Health officials in South Sudan have launched an emergency campaign to vaccinate 700,000 children under the age of 15 in Eastern Equatoria state against polio by the end of the week after a child in the state was diagnosed with the crippling and potentially deadly disease last month.
The national Ministry of Health has also rolled out a polio vaccination campaign in Northern Bahr el Ghazal State, where two more children were diagnosed with the disease in late September.
The small outbreak is significant because the region that became South Sudan in 2011 has been polio-free since 2009. The Ministry of Health runs four polio vaccination campaigns every year and says 94 percent of South Sudanese children under five have been vaccinated against the disease.
Medical authorities in South Sudan have been on high alert for cases of the disease after an outbreak in Somalia in May quickly spread to Kenya and Ethiopia.
Parents in Eastern Equatoria are being encouraged to bring their children to health centers or to wait for volunteer immunizers to come to their homes.
Akwir Joska brought her five-year-old son and one-year-old daughter to Torit Civil Hospital Tuesday to get them vaccinated against polio.
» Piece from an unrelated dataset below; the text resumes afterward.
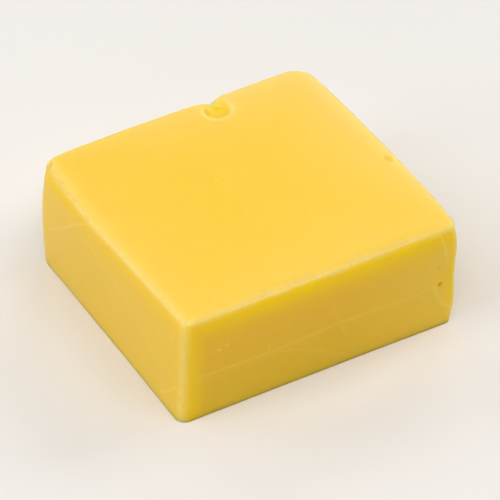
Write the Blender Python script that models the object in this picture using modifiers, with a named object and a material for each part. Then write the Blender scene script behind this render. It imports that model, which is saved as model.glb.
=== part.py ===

She urged all mothers to do the same.
"I am very happy now. None of my children will get polio as they received the polio vaccine. I encourage all mothers to take their children to vaccination centers so that children get polio vaccine," she said.
A nationwide polio vaccination campaign in South Sudan is scheduled for November and December.
Polio is a highly infectious disease caused by a virus that attacks a person's nervous system and quickly causes paralysis. It can be spread through tainted water and other drinks, uncooked food, and by coming into contact with faeces contaminated with the virus.
A global effort to eradicate polio, which was launched in 1988, has been hugely successful, with vaccination campaigns helping to reduce the number of cases worldwide by more than 99 percent and saving more than 10 million children from paralysis.
Today, polio remains endemic in just three countries—Nigeria, Pakistan, and Afghanistan—and fewer than 250 cases were reported in 2012, down from 650 cases in 2011.
Experts believe that polio can be wiped out by 2018, which would make it only the second disease to be eradicated after smallpox.